100 GB cache, takes 3.5 hours to load from database.
10.8 GB compressed cache archive.
About 24 minutes to read the cache archive on a bare metal.
BM master to BM replica takes about 8 minutes to sync with 15 threads.
Subsequent refresh syncs take a few seconds.
As we solve the problems of large Java memory foot print, we start to run a new set of problems.
Resiliency
Single point of failure.
Time to recover.
Processing power
Servicing a large number of requests from many users/systems.
Dealing with application growth over time.
Replication can be an effective way to address these issues.
It has to be combined with
C-heap storage
Proper milestoning
Smart loadbalancing
Proper refresh
A master cache is configured by enabling MasterCacheService on the server.
That usually means adding a PSP service that uses MasterCacheService/Impl for its interface and implementation.
A replica cache is configured by adding MasterCacheReplicationServer to the runtime configuration.
<MithraRuntime> <MasterCacheReplicationServer masterCacheId="mithra.test.master" className="com.gs.fw.common.mithra.test.util.PspBasedMithraMasterServerFactory" syncIntervalInMilliseconds="2000"/> </MithraRuntime>
The replica will create a MasterCacheUplink for every configured master.
The job of the MasterCacheUplink is to use the remote MasterCacheService and keep the replica in sync with the master.
Periodically, the uplink will poll the master cache to get new updates.
The process of copying the data to the replica is called "sync".
During each sync, the uplink uses a fixed (configurable) number of threads to poll the master.
public RemoteMithraObjectConfig[] getObjectConfigurations();
Used for getting the initial configuration from the master cache.

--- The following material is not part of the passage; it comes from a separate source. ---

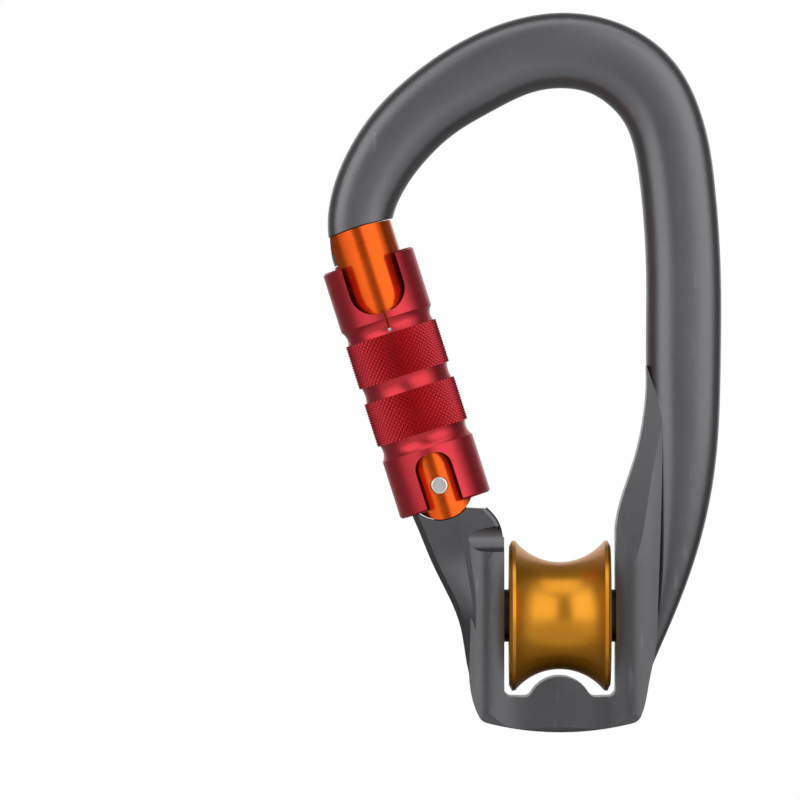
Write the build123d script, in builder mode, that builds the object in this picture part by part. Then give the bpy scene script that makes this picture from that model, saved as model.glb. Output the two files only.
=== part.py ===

public MasterSyncResult syncWithMasterCache(String businessClassName, long maxReplicatedPageVersion);
The main method that gets called periodically for each class.
public MasterRetrieveStringResult retrieveStrings(int startIndex);
Strings need special handling. More on this later.
public MasterRetrieveInitialSyncSizeResult retrieveInitialSyncSize();
Used to optimize the initial sync. Larger classes are synced first.